> **The exercise**: Count the lines below that contain the word "overall". Give only the number.

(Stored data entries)

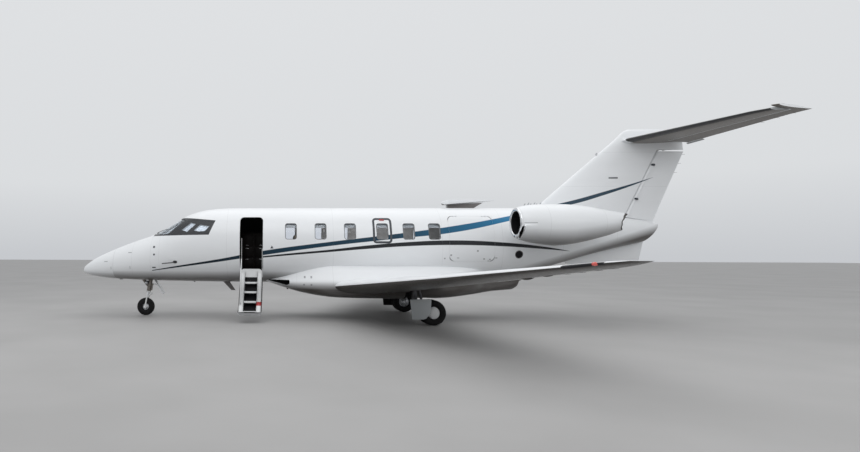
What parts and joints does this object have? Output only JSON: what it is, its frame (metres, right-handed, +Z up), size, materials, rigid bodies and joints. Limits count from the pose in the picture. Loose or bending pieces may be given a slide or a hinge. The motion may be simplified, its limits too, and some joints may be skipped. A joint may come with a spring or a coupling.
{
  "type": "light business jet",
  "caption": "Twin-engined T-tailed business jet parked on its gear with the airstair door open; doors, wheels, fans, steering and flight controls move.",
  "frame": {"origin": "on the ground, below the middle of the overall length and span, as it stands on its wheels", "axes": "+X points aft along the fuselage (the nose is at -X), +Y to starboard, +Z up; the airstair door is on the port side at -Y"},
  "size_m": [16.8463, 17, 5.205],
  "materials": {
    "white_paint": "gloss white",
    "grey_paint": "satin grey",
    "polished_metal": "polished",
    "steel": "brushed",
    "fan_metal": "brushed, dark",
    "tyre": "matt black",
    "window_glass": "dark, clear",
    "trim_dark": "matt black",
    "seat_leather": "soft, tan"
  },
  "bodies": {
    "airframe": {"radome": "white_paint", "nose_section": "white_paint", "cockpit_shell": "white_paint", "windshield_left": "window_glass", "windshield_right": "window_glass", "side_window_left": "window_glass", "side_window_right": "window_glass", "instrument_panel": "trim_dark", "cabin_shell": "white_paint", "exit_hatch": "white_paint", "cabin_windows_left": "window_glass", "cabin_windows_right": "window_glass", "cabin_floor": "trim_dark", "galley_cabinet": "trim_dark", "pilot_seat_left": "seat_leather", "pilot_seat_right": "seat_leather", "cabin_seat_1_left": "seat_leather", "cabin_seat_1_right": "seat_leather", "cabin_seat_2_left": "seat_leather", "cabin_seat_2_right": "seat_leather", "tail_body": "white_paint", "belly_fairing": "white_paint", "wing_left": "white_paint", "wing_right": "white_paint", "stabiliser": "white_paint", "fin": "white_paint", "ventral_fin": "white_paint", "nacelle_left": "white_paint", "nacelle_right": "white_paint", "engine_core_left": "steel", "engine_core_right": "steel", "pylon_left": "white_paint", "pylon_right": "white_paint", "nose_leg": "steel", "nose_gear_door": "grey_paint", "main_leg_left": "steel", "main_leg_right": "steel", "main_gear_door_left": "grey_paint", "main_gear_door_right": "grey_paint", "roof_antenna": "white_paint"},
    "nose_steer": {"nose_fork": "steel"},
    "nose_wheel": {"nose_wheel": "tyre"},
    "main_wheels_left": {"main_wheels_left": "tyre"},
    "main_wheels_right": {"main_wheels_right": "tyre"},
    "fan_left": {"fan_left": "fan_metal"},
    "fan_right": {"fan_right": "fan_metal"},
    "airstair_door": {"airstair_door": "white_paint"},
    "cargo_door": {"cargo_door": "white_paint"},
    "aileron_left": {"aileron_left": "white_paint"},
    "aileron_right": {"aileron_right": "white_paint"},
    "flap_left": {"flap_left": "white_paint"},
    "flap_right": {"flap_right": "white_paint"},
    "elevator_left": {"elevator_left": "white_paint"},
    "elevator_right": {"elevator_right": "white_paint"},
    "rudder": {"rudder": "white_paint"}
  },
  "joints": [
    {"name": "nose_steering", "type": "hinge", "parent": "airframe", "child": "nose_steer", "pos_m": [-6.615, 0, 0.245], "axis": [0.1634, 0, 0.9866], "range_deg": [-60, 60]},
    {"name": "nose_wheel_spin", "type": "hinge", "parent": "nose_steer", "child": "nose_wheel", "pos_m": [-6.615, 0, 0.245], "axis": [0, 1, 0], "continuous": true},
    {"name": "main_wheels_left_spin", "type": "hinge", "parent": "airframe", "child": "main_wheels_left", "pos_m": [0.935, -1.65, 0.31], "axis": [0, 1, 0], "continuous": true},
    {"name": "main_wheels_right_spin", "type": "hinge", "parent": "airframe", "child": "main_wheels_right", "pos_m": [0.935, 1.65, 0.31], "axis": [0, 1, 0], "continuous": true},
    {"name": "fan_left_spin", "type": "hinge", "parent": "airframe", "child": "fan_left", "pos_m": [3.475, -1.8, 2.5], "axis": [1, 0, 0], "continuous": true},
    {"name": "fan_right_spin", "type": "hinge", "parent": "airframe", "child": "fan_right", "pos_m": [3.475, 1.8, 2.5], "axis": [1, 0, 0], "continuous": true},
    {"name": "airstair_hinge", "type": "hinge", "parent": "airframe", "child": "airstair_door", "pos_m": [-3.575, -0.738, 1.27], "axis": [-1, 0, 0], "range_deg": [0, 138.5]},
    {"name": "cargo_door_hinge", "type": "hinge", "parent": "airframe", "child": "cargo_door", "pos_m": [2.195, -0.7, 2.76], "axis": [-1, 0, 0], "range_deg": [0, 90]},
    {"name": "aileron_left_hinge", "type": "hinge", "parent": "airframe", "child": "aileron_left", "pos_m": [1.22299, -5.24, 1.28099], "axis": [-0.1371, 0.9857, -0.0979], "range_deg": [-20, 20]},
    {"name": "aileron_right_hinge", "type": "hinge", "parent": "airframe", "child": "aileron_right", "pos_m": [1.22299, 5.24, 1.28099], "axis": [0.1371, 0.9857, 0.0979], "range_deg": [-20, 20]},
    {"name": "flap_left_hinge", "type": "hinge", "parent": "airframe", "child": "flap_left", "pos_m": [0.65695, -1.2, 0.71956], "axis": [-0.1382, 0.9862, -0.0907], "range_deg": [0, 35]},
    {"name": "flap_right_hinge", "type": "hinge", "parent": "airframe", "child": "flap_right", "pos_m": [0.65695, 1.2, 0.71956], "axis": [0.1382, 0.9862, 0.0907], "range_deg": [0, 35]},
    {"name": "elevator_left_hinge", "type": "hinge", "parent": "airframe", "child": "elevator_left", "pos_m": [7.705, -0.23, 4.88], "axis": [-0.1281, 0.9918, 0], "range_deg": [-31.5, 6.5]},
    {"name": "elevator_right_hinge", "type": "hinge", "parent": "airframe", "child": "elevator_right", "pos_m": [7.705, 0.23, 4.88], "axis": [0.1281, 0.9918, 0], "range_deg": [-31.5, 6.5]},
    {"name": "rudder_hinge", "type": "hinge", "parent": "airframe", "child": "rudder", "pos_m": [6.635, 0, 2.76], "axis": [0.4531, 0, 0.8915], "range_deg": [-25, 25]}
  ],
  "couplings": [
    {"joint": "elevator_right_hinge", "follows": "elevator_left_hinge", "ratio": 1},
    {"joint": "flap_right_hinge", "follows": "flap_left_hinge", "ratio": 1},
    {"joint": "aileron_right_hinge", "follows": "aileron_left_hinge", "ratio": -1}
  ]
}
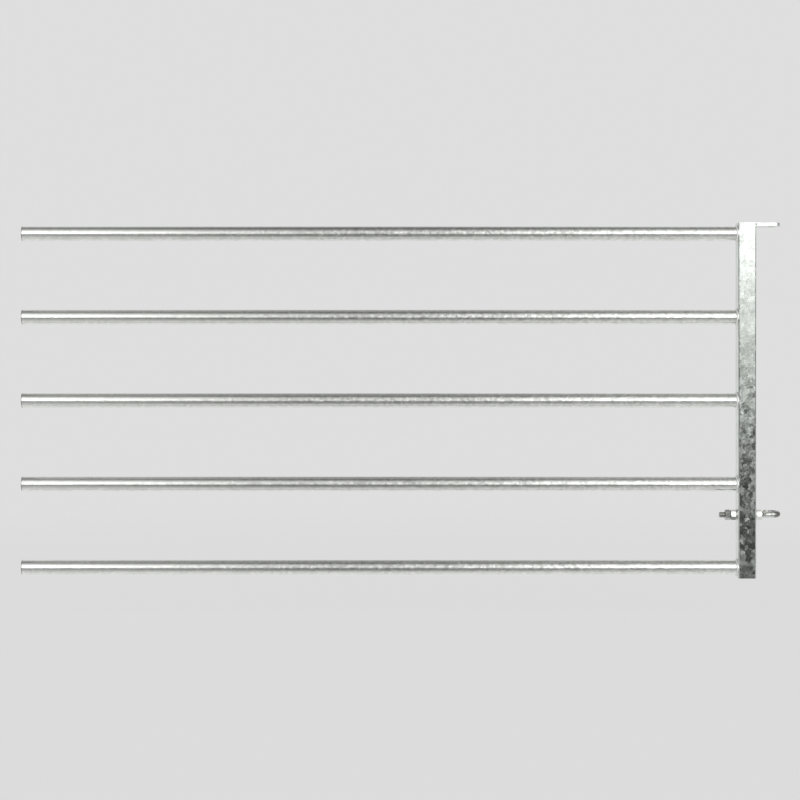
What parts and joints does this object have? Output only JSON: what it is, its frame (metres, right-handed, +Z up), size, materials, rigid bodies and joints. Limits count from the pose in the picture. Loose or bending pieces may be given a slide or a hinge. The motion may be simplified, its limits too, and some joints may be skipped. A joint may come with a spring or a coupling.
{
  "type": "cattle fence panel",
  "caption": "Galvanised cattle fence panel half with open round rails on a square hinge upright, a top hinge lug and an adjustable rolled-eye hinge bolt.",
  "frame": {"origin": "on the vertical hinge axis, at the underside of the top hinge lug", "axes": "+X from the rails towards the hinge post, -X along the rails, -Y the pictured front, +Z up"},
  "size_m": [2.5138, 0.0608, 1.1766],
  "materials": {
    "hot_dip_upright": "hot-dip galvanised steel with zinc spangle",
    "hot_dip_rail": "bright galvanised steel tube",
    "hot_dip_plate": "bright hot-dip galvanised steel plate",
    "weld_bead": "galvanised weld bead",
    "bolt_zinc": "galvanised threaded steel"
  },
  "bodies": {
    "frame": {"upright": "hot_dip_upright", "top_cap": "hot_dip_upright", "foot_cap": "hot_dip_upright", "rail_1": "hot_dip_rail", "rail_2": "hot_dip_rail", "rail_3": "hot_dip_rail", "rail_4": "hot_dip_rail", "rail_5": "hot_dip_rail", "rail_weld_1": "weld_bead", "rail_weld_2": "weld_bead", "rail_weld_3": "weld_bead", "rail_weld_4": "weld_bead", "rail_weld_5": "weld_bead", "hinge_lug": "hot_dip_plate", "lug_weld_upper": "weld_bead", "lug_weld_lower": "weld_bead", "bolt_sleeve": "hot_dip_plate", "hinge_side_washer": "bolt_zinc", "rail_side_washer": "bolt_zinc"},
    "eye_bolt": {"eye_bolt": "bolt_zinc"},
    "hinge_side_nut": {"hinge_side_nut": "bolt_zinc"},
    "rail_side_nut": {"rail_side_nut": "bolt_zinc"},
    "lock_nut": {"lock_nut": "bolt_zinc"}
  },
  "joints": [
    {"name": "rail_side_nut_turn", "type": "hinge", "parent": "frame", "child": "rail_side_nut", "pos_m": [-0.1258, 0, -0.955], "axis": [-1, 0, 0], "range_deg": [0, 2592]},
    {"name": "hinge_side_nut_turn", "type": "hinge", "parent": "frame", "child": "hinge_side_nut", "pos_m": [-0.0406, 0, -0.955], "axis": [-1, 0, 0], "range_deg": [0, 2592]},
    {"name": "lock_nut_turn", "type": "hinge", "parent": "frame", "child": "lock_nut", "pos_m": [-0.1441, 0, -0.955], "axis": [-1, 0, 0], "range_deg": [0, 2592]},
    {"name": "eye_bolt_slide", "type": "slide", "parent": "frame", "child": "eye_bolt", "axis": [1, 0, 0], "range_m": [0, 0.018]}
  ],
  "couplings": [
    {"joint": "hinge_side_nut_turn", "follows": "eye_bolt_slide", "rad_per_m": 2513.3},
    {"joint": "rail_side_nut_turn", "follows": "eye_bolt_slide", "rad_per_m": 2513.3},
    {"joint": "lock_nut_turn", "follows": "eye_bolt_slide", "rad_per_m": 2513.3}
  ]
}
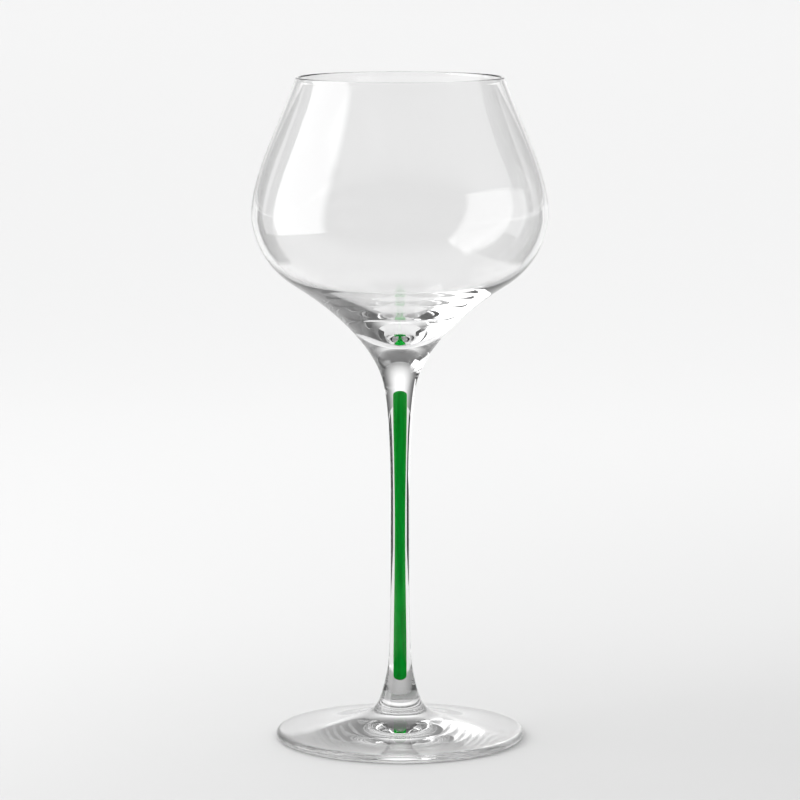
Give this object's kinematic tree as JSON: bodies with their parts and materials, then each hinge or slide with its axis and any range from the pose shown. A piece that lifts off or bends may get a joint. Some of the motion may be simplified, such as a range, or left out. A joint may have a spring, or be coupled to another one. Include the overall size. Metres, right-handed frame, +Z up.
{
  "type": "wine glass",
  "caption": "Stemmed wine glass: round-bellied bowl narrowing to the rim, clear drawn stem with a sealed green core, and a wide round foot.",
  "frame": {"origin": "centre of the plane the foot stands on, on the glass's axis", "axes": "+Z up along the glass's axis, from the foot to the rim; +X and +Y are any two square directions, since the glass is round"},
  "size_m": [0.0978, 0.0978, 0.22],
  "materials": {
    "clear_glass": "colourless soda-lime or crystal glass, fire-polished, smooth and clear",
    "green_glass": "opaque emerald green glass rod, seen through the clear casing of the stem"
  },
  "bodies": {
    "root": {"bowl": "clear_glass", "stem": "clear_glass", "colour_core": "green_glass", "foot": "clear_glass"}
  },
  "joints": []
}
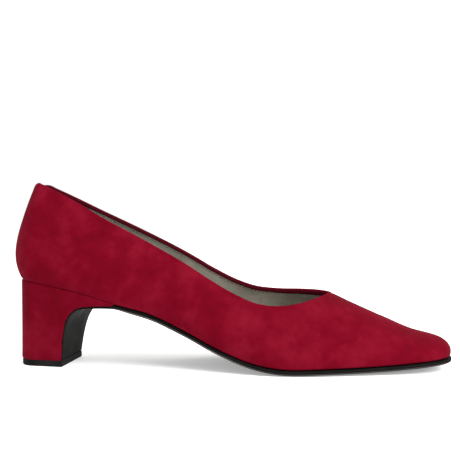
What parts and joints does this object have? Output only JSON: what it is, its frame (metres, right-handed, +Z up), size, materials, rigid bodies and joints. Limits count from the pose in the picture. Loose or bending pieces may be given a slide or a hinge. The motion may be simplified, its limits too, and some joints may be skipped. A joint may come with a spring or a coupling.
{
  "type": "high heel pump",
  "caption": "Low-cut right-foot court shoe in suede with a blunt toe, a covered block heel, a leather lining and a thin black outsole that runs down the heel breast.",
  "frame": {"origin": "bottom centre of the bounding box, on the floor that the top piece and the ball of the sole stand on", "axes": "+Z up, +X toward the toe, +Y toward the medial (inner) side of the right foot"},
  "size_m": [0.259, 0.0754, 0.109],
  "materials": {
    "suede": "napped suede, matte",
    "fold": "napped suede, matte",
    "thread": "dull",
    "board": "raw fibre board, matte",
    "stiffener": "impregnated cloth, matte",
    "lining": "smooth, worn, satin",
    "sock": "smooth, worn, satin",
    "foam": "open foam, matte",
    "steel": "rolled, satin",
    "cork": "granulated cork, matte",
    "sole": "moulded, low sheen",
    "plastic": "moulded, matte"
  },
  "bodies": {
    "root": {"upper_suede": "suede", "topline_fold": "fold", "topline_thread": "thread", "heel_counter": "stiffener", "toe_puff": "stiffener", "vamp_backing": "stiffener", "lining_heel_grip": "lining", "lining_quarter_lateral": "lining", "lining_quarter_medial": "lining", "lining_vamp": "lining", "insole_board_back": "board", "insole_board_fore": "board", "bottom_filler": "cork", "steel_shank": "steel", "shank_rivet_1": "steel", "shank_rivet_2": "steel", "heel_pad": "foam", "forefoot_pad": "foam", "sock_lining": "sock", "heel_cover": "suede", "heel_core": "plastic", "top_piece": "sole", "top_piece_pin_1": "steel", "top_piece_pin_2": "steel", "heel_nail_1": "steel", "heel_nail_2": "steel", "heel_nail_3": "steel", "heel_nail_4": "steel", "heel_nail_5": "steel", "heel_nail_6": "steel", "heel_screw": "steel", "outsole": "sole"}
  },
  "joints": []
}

> **Correct answer**: 2